Я попятился, увидев эту груду бумаг.
— Не беспокойтесь, я отложил самые короткие и самые показательные, — сказал Лувиш, указав мне на отдельную связку.
Там было письмо принца Бернарда Нидерландского, где он многословно восхвалял Керстена и где говорилось, что за свои заслуги доктор награжден высшим орденом Голландии — Большим крестом ордена династии Оранских-Нассау.
Там были фотокопии писем Гиммлера, в которых он соглашался отдать Керстену человеческие жизни, о которых тот просил.
Там было предисловие к воспоминаниям Керстена на английском языке, написанное Хью Тревором-Ропером [7], профессором из Оксфорда, специалистом по современной истории и одним из крупнейших исследователей деятельности британских спецслужб в отношении Германии во время войны. Он писал:
На первый взгляд эта история кажется совершенно невероятной, но она прошла самые тщательные проверки. Ее изучали юристы, ученые и критически настроенные политики — истина каждый раз торжествовала над скептиками.

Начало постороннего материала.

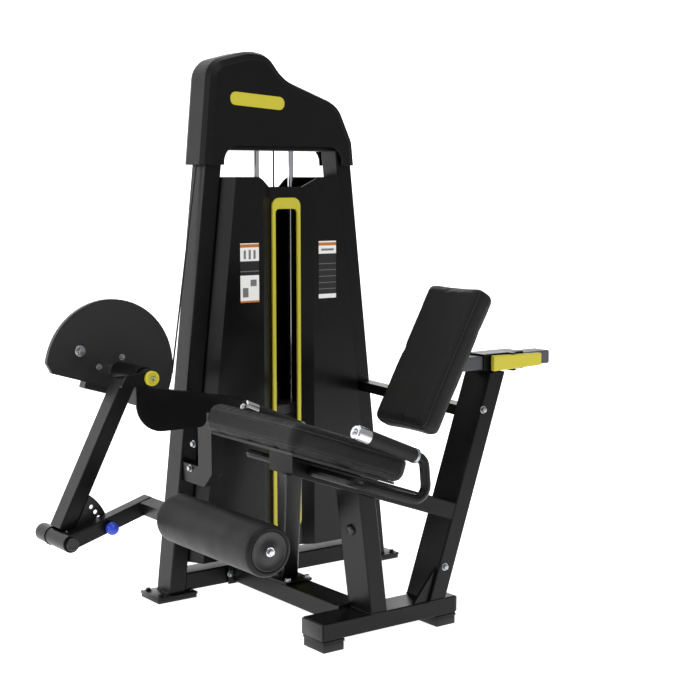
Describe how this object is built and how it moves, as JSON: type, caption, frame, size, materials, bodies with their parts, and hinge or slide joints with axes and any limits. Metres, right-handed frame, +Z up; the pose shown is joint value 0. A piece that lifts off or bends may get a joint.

Когда я вернулся в гостиную, у меня кружилась голова. Все оказалось правдой — подкрепленной доказательствами, не подлежащей никакому сомнению: этот толстяк, этот добродушный доктор, похожий на фламандского бургомистра или на восточного будду, заставил Гиммлера спасти сотни тысяч человеческих жизней! Но как? Почему? Каким невероятным чудом? Недоверие уступило место безграничному любопытству.
Постепенно — деталь за деталью, воспоминание за воспоминанием — недоверие уходило. Я провел за разговорами с Керстеном много дней, расспрашивая и выслушивая.
Несмотря на неопровержимые доказательства, которые были у меня перед глазами, в некоторые из рассказанных им эпизодов я все еще поверить не мог. Это не могло быть правдой. Это было просто невозможно. Мои сомнения не удивляли и не шокировали Керстена. Видимо, он привык… Он просто с улыбкой вынимал очередное письмо, документ, свидетельство, копию. Опять приходилось согласиться, как и со всем остальным.
Глава первая. Ученик доктора Ко
1
Керстены были состоятельными буржуа и со времен Средневековья производили прекрасную фламандскую парусину, однако большое наводнение, разорившее Голландию около 1400 года, смыло с лица земли их фабрики и мастерские.